→ **Problem statement**:
Return the full listing exactly as it is written.
** Start **
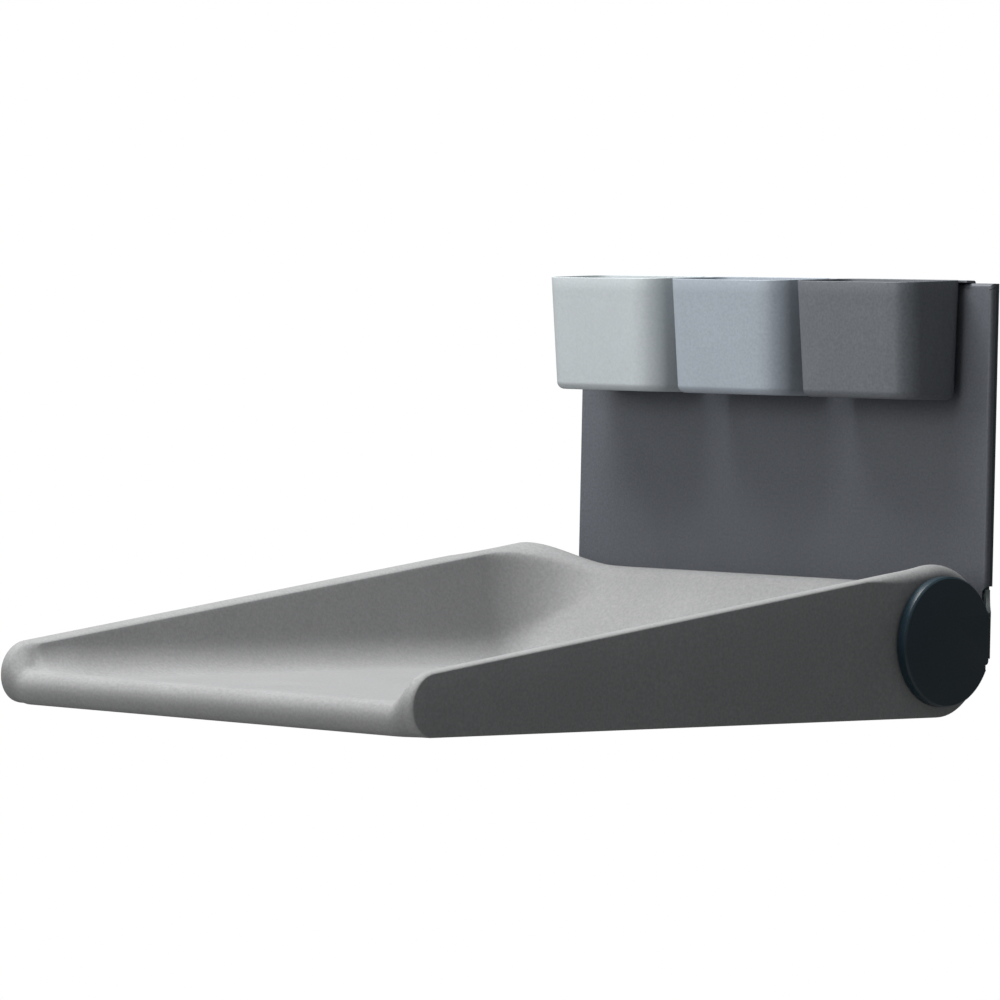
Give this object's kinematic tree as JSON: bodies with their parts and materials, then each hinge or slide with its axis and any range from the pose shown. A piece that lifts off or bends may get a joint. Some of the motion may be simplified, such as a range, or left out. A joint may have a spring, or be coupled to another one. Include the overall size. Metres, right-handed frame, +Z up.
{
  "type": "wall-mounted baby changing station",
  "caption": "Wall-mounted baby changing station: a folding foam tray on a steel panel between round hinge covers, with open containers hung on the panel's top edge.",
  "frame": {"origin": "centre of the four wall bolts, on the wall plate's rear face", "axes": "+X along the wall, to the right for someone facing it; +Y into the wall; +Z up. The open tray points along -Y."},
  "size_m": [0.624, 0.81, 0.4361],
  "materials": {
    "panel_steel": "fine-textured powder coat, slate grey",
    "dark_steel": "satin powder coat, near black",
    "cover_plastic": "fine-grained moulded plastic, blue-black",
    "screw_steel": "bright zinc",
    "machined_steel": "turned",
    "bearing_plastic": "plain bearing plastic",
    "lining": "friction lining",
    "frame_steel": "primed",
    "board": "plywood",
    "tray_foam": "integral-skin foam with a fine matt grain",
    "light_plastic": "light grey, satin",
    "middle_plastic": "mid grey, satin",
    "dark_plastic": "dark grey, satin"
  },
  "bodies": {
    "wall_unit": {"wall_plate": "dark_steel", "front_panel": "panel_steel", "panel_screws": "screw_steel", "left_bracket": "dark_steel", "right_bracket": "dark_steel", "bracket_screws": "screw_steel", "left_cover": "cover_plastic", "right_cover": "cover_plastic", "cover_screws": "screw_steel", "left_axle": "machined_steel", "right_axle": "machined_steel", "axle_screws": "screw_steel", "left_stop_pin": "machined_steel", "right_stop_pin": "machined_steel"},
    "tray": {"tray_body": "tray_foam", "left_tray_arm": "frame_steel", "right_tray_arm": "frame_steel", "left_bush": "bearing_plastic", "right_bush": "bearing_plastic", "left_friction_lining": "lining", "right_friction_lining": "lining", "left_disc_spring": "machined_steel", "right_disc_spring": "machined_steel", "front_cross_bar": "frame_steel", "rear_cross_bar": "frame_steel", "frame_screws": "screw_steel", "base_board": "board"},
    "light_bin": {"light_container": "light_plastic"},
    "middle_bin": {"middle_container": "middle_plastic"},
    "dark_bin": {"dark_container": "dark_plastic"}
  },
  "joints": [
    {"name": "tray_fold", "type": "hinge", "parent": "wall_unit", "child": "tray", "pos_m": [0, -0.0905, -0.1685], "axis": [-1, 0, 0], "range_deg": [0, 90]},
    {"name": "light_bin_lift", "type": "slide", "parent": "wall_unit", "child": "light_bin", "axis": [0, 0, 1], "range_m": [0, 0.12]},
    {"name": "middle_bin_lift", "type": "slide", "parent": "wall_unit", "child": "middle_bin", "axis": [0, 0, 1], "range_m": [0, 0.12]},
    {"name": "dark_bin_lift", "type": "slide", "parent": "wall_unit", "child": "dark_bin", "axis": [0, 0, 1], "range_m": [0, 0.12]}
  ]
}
** End **
→ **Task result**:
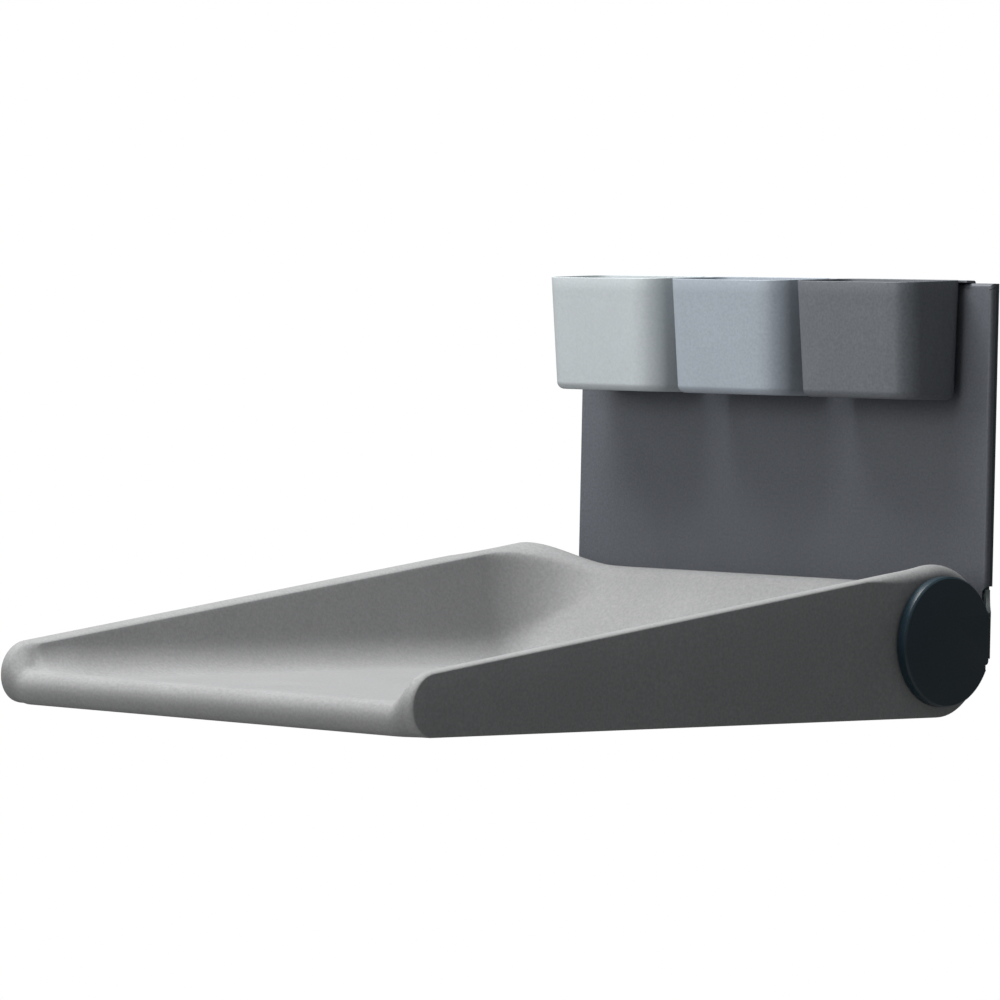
Give this object's kinematic tree as JSON: bodies with their parts and materials, then each hinge or slide with its axis and any range from the pose shown. A piece that lifts off or bends may get a joint. Some of the motion may be simplified, such as a range, or left out. A joint may have a spring, or be coupled to another one. Include the overall size. Metres, right-handed frame, +Z up.
{
  "type": "wall-mounted baby changing station",
  "caption": "Wall-mounted baby changing station: a folding foam tray on a steel panel between round hinge covers, with open containers hung on the panel's top edge.",
  "frame": {"origin": "centre of the four wall bolts, on the wall plate's rear face", "axes": "+X along the wall, to the right for someone facing it; +Y into the wall; +Z up. The open tray points along -Y."},
  "size_m": [0.624, 0.81, 0.4361],
  "materials": {
    "panel_steel": "fine-textured powder coat, slate grey",
    "dark_steel": "satin powder coat, near black",
    "cover_plastic": "fine-grained moulded plastic, blue-black",
    "screw_steel": "bright zinc",
    "machined_steel": "turned",
    "bearing_plastic": "plain bearing plastic",
    "lining": "friction lining",
    "frame_steel": "primed",
    "board": "plywood",
    "tray_foam": "integral-skin foam with a fine matt grain",
    "light_plastic": "light grey, satin",
    "middle_plastic": "mid grey, satin",
    "dark_plastic": "dark grey, satin"
  },
  "bodies": {
    "wall_unit": {"wall_plate": "dark_steel", "front_panel": "panel_steel", "panel_screws": "screw_steel", "left_bracket": "dark_steel", "right_bracket": "dark_steel", "bracket_screws": "screw_steel", "left_cover": "cover_plastic", "right_cover": "cover_plastic", "cover_screws": "screw_steel", "left_axle": "machined_steel", "right_axle": "machined_steel", "axle_screws": "screw_steel", "left_stop_pin": "machined_steel", "right_stop_pin": "machined_steel"},
    "tray": {"tray_body": "tray_foam", "left_tray_arm": "frame_steel", "right_tray_arm": "frame_steel", "left_bush": "bearing_plastic", "right_bush": "bearing_plastic", "left_friction_lining": "lining", "right_friction_lining": "lining", "left_disc_spring": "machined_steel", "right_disc_spring": "machined_steel", "front_cross_bar": "frame_steel", "rear_cross_bar": "frame_steel", "frame_screws": "screw_steel", "base_board": "board"},
    "light_bin": {"light_container": "light_plastic"},
    "middle_bin": {"middle_container": "middle_plastic"},
    "dark_bin": {"dark_container": "dark_plastic"}
  },
  "joints": [
    {"name": "tray_fold", "type": "hinge", "parent": "wall_unit", "child": "tray", "pos_m": [0, -0.0905, -0.1685], "axis": [-1, 0, 0], "range_deg": [0, 90]},
    {"name": "light_bin_lift", "type": "slide", "parent": "wall_unit", "child": "light_bin", "axis": [0, 0, 1], "range_m": [0, 0.12]},
    {"name": "middle_bin_lift", "type": "slide", "parent": "wall_unit", "child": "middle_bin", "axis": [0, 0, 1], "range_m": [0, 0.12]},
    {"name": "dark_bin_lift", "type": "slide", "parent": "wall_unit", "child": "dark_bin", "axis": [0, 0, 1], "range_m": [0, 0.12]}
  ]
}